The other specific tax deduction that is allowed for real estate owners is for mortgage interest. If you borrowed money to buy the real estate, you are allowed to take a tax deduction for the interest on the loan, in one of two ways:
This sounds promising. The house in the United States is a “qualified residence”6 so initially it would seem that even if all of the other expenses are denied, at least a deduction can be taken for mortgage interest.
Alas, no. We again run afoul of the Section 873(b) rule that issues a flat denial of all tax deductions except for those related to the generating of income from a business activity in the United States.
No deduction for mortgage interest is allowed.
There is only one way out that I know about – one way to take a tax deduction for the expenses of owning a house. Instead of owning the house in your own name, you put it into a holding structure: a trust, corporation, etc. owns the house. Then you pay rent every time you live in the house.
The reason this works is that the owner is not you – it is, for instance, a corporation. The corporation owns the house as a business asset. The corporation holds the real estate for the purpose of generating rental income. Now it is acceptable for the corporation to take a tax deduction for all of the expenses incurred, as an ordinary and necessary business expense.

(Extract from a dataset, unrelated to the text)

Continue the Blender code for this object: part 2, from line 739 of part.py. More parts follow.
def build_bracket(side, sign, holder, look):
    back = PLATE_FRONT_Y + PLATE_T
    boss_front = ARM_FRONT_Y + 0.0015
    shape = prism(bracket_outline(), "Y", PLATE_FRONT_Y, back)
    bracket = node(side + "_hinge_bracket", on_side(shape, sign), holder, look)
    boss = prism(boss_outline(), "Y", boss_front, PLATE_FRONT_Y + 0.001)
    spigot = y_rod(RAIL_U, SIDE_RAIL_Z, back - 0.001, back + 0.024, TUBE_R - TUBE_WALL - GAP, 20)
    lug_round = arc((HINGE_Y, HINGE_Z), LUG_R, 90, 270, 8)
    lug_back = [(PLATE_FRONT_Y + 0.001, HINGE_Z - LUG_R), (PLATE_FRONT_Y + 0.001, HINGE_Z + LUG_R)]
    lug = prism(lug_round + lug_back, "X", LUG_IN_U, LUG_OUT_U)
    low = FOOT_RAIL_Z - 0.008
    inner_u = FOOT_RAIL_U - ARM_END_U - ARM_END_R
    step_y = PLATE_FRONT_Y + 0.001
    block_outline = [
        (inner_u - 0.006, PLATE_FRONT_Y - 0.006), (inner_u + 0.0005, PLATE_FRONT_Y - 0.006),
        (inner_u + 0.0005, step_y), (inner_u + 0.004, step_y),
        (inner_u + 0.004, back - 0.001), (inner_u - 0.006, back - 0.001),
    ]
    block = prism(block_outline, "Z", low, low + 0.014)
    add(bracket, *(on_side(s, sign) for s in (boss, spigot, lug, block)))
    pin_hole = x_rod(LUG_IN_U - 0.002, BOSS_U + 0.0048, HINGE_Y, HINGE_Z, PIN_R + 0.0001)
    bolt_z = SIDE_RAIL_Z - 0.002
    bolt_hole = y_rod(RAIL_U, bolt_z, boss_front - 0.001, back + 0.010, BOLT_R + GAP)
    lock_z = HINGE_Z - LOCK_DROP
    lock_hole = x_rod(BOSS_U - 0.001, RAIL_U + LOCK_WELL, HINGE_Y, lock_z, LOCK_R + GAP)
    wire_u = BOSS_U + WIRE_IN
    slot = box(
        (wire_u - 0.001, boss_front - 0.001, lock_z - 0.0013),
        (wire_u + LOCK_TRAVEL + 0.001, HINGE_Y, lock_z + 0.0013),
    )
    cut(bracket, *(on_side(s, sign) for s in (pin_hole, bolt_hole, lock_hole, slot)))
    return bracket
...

The real question is whether the economics work. Looking at the whole lifespan of the investment – from purchase to sale – will this strategy save you money? This is ultimately a question that a spreadsheet can answer, based on your property, the rental value, the operating costs, and other factors. I will be covering this topic in the CalCPA webcast. Hint, hint. Maybe you should sign up. 🙂
You know the routine by now: don’t be dumb, this isn’t legal advice, hire someone competent.